Counterfactual analysis, the art of assessing how the world might look if something had not happened, is notoriously difficult and highly sensitive to the assumptions one makes about the alternative scenarios. Forecasting the impact of a major policy reversal is fraught with similar difficulties. Thus, assessing what the world might look like had the UK not joined the EU in 1973 or what it might look like in the future were we to leave, is great intellectual fun, but it would be a brave person who would bet their house on the outcome.

While the benefits of joining a free trade customs union was one of the central arguments for the UK joining the European Community in 1973, Eurosceptic analysis tends to attach a relatively low or zero weight to these benefits on the grounds that the world economy has significantly globalised over the last four decades. Thus, they would argue, while economists may have been able to identify significant gains due to the removal of internal tariffs in the 1970s, this is no longer relevant in the modern era where the average industrial tariff is less than 2%, and many nations have negotiated bilateral free-trade deals with the EU.

Why would the EU, in its own self-interest, not afford the UK the same terms and membership of the European Economic Area as, say, Switzerland? This inevitably leads these critics to focus on the costs of membership, as exemplified by the net costs of the Common Agricultural Policy and the UK budgetary contribution, and the costs of regulation. As a relatively wealthy, predominantly non-agricultural country, the first two of these are inevitably negative, and in the absence of off-setting benefits withdrawal would appear to be a no-brainer. Regulation in Eurosceptic analysis is similarly portrayed as a cost to business, without any attempt to assess the benefits, either to manufacturers or consumers of such regulation.

Regulations and Directives come in all shapes and sizes. Some enable manufacturers to cut costs on average, knowing that they can manufacture to a standard specification for the world’s wealthiest single market, with a single approval process which covers all member countries. Other regulations, such as increased safety or pollution-reduction requirements for cars and aircraft, do increase costs, but there is a trade-off between the benefits to consumer and society and the increased cost of the goods or service.

It would be naive to argue that all EU regulation is perfectly tuned, balancing costs and benefits, however, simply, quantifying compliance costs and representing them as a gross cost of EU membership is clearly wrong. Additionally, these regulations represent a cost of doing business in the EU which all firms face either directly or indirectly, whether they are EU members or not. The UK can only avoid them by exporting to elsewhere. However, trading in any other markets will have similar compliance costs to one degree or another, the only difference is that inside the EU, we get a say on our perception of the cost and benefits of the regulations we jointly agree.

But perhaps the most contentious part of the EU argument, is the suggestion that being in or out will have no effect on either the UK economy overall, or on our exports to the EU in particular. The analysis which focuses on current low level of average industrial tariffs is really only weighing the static gains which lower tariffs as a consequence of membership of the EU might yield the UK over the alternative.

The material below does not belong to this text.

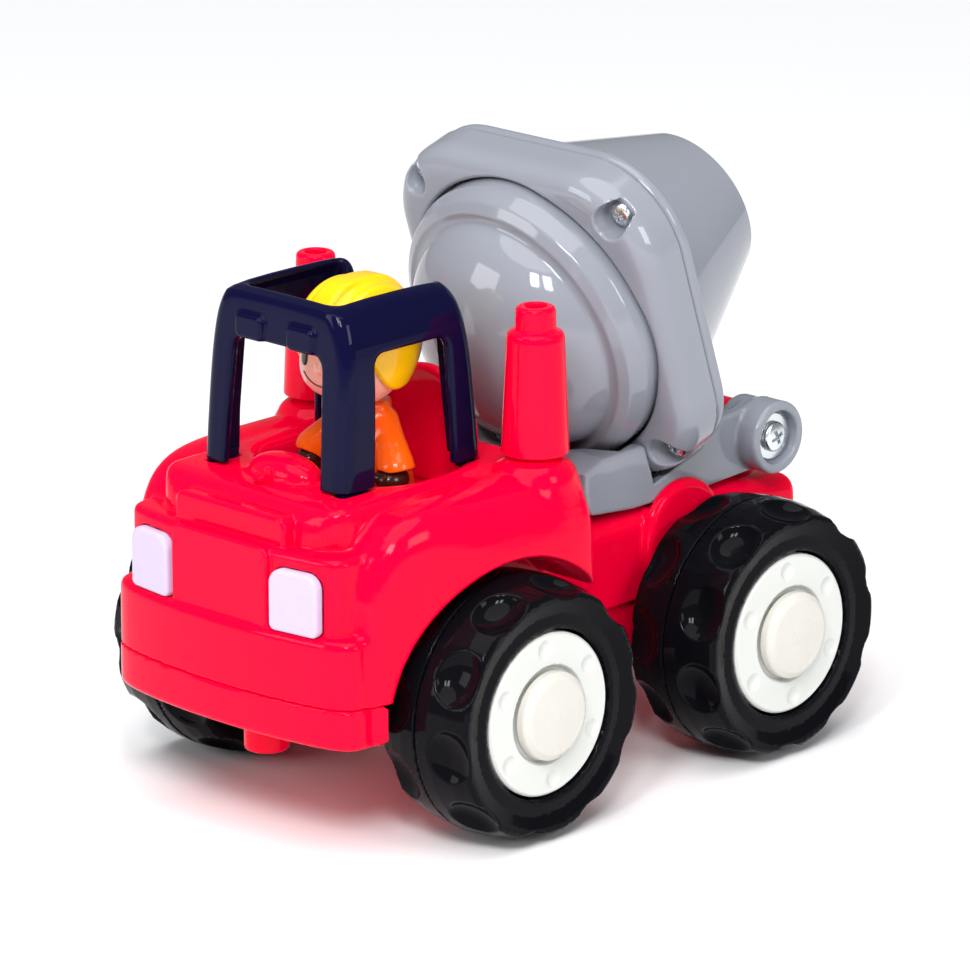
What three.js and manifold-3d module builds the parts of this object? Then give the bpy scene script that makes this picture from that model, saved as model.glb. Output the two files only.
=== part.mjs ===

The European Single Market, however, has had a significantly greater impact than simply the removal of internal tariffs. The harmonisation of standards and streamlined regulatory processes (relative to pre-1992) have enabled European (and UK) firms to compete in a large single market, and thereby capture the economies of scale and scope which were previously only afforded to US and Japanese firms by virtue of their, then, comparatively larger home markets. This competition has resulted in a more streamlined and competitive European business sector (both competing within Europe and the rest of the world), an increase in niche and specialised products and services, and wider variety of goods and services at more competitive prices for both consumers and business.

Critics might argue that the benefits of this increased competiveness (estimated to be 2.2.% of GDP) has now been realised, and that we can now leave the EU and go it alone. Perhaps, but this strategy may have other risks. The UK is one of the largest recipients of FDI in the world, precisely because it is in the EU (and hence manufactures and services produced here for the European market face no additional compliance or import costs). So the UK is seen to be an attractive platform for international business, and for a whole array of reasons, currently gets more than its fair share of EU inward investment.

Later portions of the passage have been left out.